Given task –
Return the full listing exactly as it is written.

Supplied information –
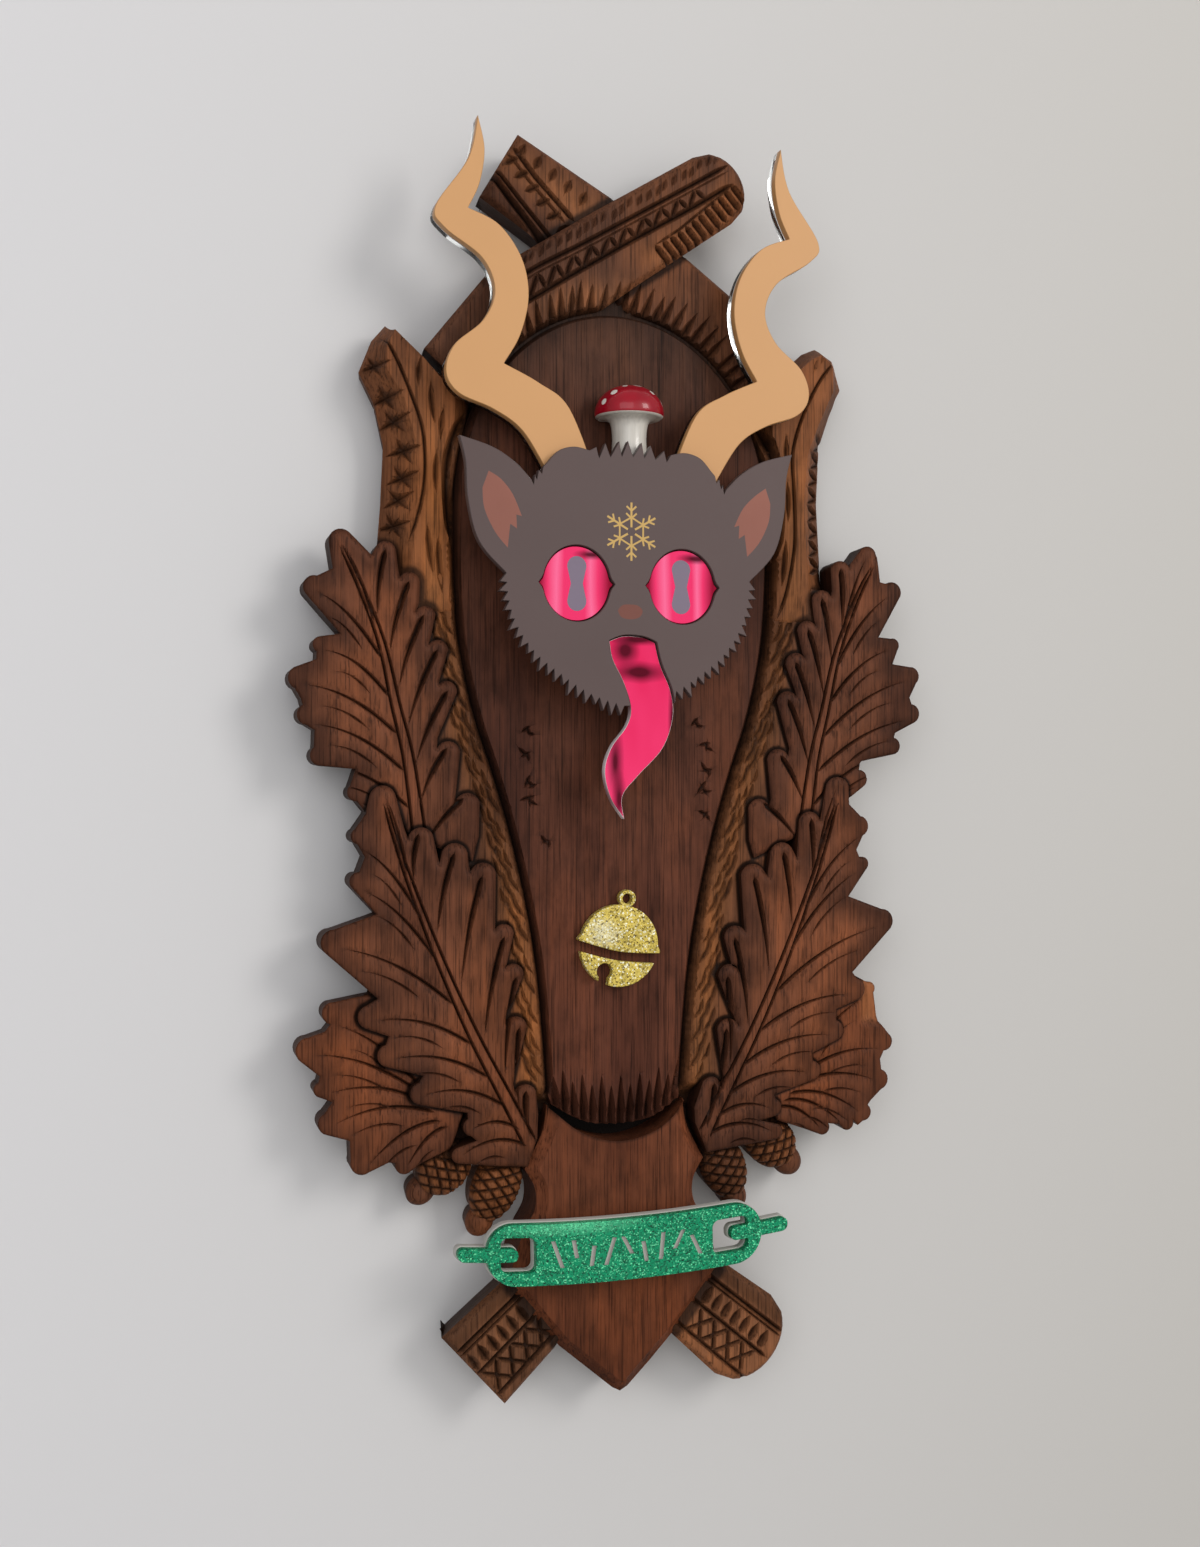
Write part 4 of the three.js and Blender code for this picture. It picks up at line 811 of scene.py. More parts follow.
def make_neck(board, side, opening, shapes, under_log, over_log):
    rows = SHOULDERS[side]
    low = ccw([(a, b) for a, b, _, _ in rows])
    high = ccw([(c, d) for _, _, c, d in rows])
    low_fine, high_fine = densify(low, 1.0), densify(high, 1.0)
    cuts = []
    if side < 0:
        stars = [(-80.2, -33.6), (-76.4, -43.5), (-73.8, -50.9), (-71, -60.3), (-71.2, -69), (-72.3, -76),
                 (-73.8, -84.4)]
        for i, (x, y) in enumerate(stars):
            cuts += star(x, y, lean=-12 + 7 * (i % 3), size=0.86 if i else 0.75)
        line = [(-78.6, -23.9), (-74.5, -31), (-70, -41), (-66, -52.3), (-64.8, -62.9), (-65.2, -72.3),
                (-67.2, -81.7), (-70, -90)]
        gouge = [(-49.5, -45.5), (-54.2, -53.5), (-56.8, -62), (-57.2, -71), (-56.6, -81), (-54.9, -92)]
        streaks = [((-62.9, -38), (-61.5, -52)), ((-58.5, -46), (-59.8, -57)), ((-61, -60), (-61, -74)),
                   ((-64, -84), (-62, -100)), ((-60.5, -88), (-59, -106)), ((-66, -30), (-67, -40))]
    else:
        for i in range(8):
            y = -47 - i * 6.1
            x = np.interp(-y, [40, 60, 95], [76, 72, 72.5])
            cuts.append(Cut([(x - 3.3, y), (x + 3.2, y - 2.6)], 2.9, 2.1, taper=2, dark=0.92))
            cuts.append(Cut([(x - 3.0, y - 5.4), (x + 3.2, y - 2.9)], 2.3, 1.7, taper=2, dark=0.92))
        line = [(78, -22), (72, -30), (66, -42), (62.6, -54), (62.9, -66), (63.4, -80), (62.7, -90),
                (60, -103), (57, -111)]
        gouge = [(50, -44), (54.5, -52), (57, -62), (57.6, -72), (57.2, -82), (55.8, -92)]
        streaks = [((60, -48), (60, -60)), ((60.5, -64), (60.8, -78)), ((60, -84), (58.5, -100)),
                   ((66, -30), (67, -40))]
    cuts.append(Cut(catmull(line, 6), 1.5, 1.2, taper=5, dark=1.0))
    cuts.append(Cut(catmull(gouge, 6), 4.6, 3.4, taper=8, dark=1.0, swell=0.4))
    for a, b in streaks:
        m = (np.array(a) + b) / 2 + [0.5 * side, 0]
        cuts.append(Cut(bezier(a, m, b), 2.3, 1.3, taper=5, dark=0.85, swell=0.3))
    rng = np.random.default_rng(20 + side)
    top_nicks = [Cut(cross_path((side * x, y), 60 * side + rng.uniform(-15, 15), 5), 2.4, 0.8, taper=2.4,
                     dark=0.25)
                 for x, y in ((71, -24), (74, -21), (78, -22), (81, -27), (83, -33))]
    # The loops in over cast a painted shadow on this piece.
    over = [(shapes[("upper", side)][0], 0.9, 2.2), (under_log, 0.8, 2.5), (over_log, 0.8, 2.5)]

    def top(co, rim):
        a = nearest(co, low_fine, True)[0]
        b = np.where(inside(co, high_fine), 0.0, nearest(co, high_fine, True)[0])
        h = 9.5 + 9.5 * a / np.maximum(a + b, 1e-6)
        end = smooth((-96 - co[:, 1]) / 15) * (side * co[:, 0] < 76)
        h = h * (1 - end) + (RAIL + 0.3) * end
        return np.minimum(h, groove_slope(co, opening))

    def stain(co, rim, colour, dark_stain_and_shade):
        x, y = side * co[:, 0], co[:, 1]
        a = nearest(co, low_fine, True)[0]
        outer = np.exp(-(a / 6.5) ** 2) * (x > 66)
        colour = colour * (1 - outer[:, None]) + tone(100, 64, 44) * outer[:, None]
        gold = np.exp(-((x - 61.5) / 4.0) ** 2)[:, None] * smooth((-y - 40) / 30)[:, None]
        colour = colour * (1 - 0.8 * gold) + tone(134, 88, 55) * 0.8 * gold
        # Black along the opening: dark stain and painted shade in the groove.
        d = nearest(co, opening, True)[0]
        return colour, np.maximum(dark_stain_and_shade, np.exp(-(d / 1.6) ** 2.4))

    board.piece(low, top, cuts=cuts + (top_nicks if side > 0 else top_nicks[:2]), step=1.3, edge=1.0,
                drop=0.5, tint=tone(116, 75, 50), over=over, stain=stain, undercut=1.5, extra=[high_fine],
                holes=[opening])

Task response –
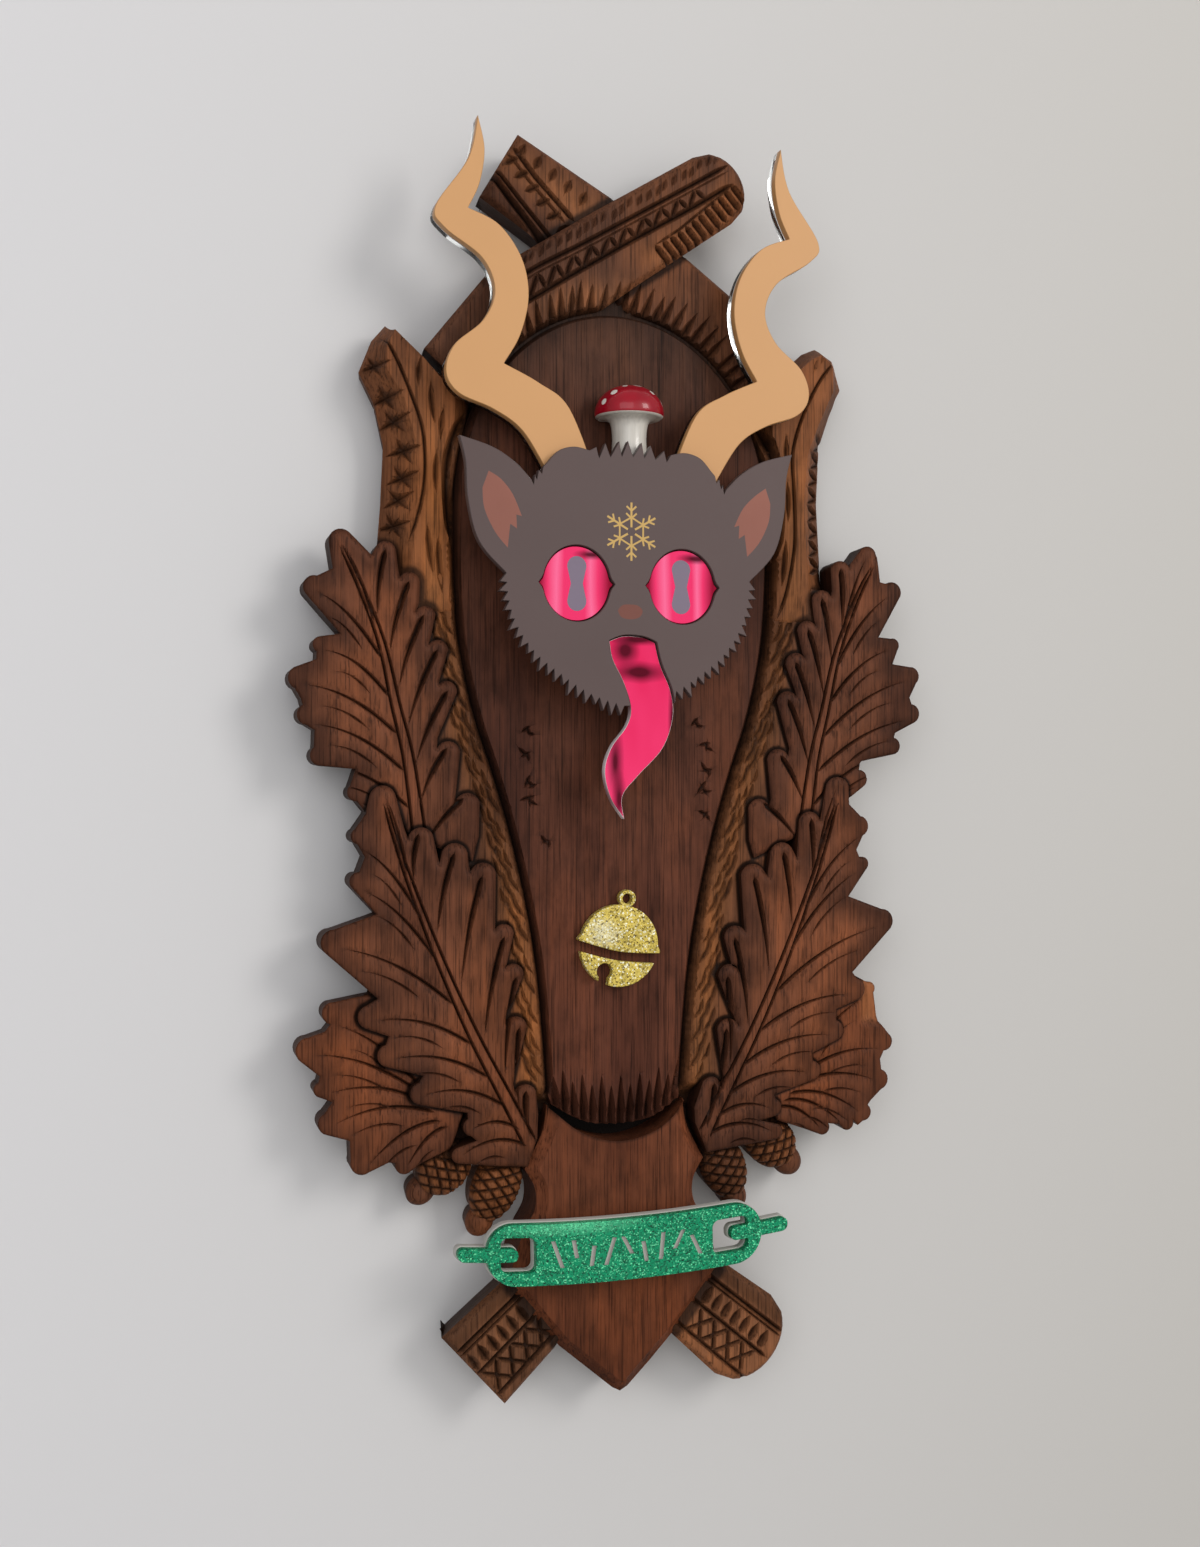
Write part 4 of the three.js and Blender code for this picture. It picks up at line 811 of scene.py. More parts follow.
def make_neck(board, side, opening, shapes, under_log, over_log):
    rows = SHOULDERS[side]
    low = ccw([(a, b) for a, b, _, _ in rows])
    high = ccw([(c, d) for _, _, c, d in rows])
    low_fine, high_fine = densify(low, 1.0), densify(high, 1.0)
    cuts = []
    if side < 0:
        stars = [(-80.2, -33.6), (-76.4, -43.5), (-73.8, -50.9), (-71, -60.3), (-71.2, -69), (-72.3, -76),
                 (-73.8, -84.4)]
        for i, (x, y) in enumerate(stars):
            cuts += star(x, y, lean=-12 + 7 * (i % 3), size=0.86 if i else 0.75)
        line = [(-78.6, -23.9), (-74.5, -31), (-70, -41), (-66, -52.3), (-64.8, -62.9), (-65.2, -72.3),
                (-67.2, -81.7), (-70, -90)]
        gouge = [(-49.5, -45.5), (-54.2, -53.5), (-56.8, -62), (-57.2, -71), (-56.6, -81), (-54.9, -92)]
        streaks = [((-62.9, -38), (-61.5, -52)), ((-58.5, -46), (-59.8, -57)), ((-61, -60), (-61, -74)),
                   ((-64, -84), (-62, -100)), ((-60.5, -88), (-59, -106)), ((-66, -30), (-67, -40))]
    else:
        for i in range(8):
            y = -47 - i * 6.1
            x = np.interp(-y, [40, 60, 95], [76, 72, 72.5])
            cuts.append(Cut([(x - 3.3, y), (x + 3.2, y - 2.6)], 2.9, 2.1, taper=2, dark=0.92))
            cuts.append(Cut([(x - 3.0, y - 5.4), (x + 3.2, y - 2.9)], 2.3, 1.7, taper=2, dark=0.92))
        line = [(78, -22), (72, -30), (66, -42), (62.6, -54), (62.9, -66), (63.4, -80), (62.7, -90),
                (60, -103), (57, -111)]
        gouge = [(50, -44), (54.5, -52), (57, -62), (57.6, -72), (57.2, -82), (55.8, -92)]
        streaks = [((60, -48), (60, -60)), ((60.5, -64), (60.8, -78)), ((60, -84), (58.5, -100)),
                   ((66, -30), (67, -40))]
    cuts.append(Cut(catmull(line, 6), 1.5, 1.2, taper=5, dark=1.0))
    cuts.append(Cut(catmull(gouge, 6), 4.6, 3.4, taper=8, dark=1.0, swell=0.4))
    for a, b in streaks:
        m = (np.array(a) + b) / 2 + [0.5 * side, 0]
        cuts.append(Cut(bezier(a, m, b), 2.3, 1.3, taper=5, dark=0.85, swell=0.3))
    rng = np.random.default_rng(20 + side)
    top_nicks = [Cut(cross_path((side * x, y), 60 * side + rng.uniform(-15, 15), 5), 2.4, 0.8, taper=2.4,
                     dark=0.25)
                 for x, y in ((71, -24), (74, -21), (78, -22), (81, -27), (83, -33))]
    # The loops in over cast a painted shadow on this piece.
    over = [(shapes[("upper", side)][0], 0.9, 2.2), (under_log, 0.8, 2.5), (over_log, 0.8, 2.5)]

    def top(co, rim):
        a = nearest(co, low_fine, True)[0]
        b = np.where(inside(co, high_fine), 0.0, nearest(co, high_fine, True)[0])
        h = 9.5 + 9.5 * a / np.maximum(a + b, 1e-6)
        end = smooth((-96 - co[:, 1]) / 15) * (side * co[:, 0] < 76)
        h = h * (1 - end) + (RAIL + 0.3) * end
        return np.minimum(h, groove_slope(co, opening))

    def stain(co, rim, colour, dark_stain_and_shade):
        x, y = side * co[:, 0], co[:, 1]
        a = nearest(co, low_fine, True)[0]
        outer = np.exp(-(a / 6.5) ** 2) * (x > 66)
        colour = colour * (1 - outer[:, None]) + tone(100, 64, 44) * outer[:, None]
        gold = np.exp(-((x - 61.5) / 4.0) ** 2)[:, None] * smooth((-y - 40) / 30)[:, None]
        colour = colour * (1 - 0.8 * gold) + tone(134, 88, 55) * 0.8 * gold
        # Black along the opening: dark stain and painted shade in the groove.
        d = nearest(co, opening, True)[0]
        return colour, np.maximum(dark_stain_and_shade, np.exp(-(d / 1.6) ** 2.4))

    board.piece(low, top, cuts=cuts + (top_nicks if side > 0 else top_nicks[:2]), step=1.3, edge=1.0,
                drop=0.5, tint=tone(116, 75, 50), over=over, stain=stain, undercut=1.5, extra=[high_fine],
                holes=[opening])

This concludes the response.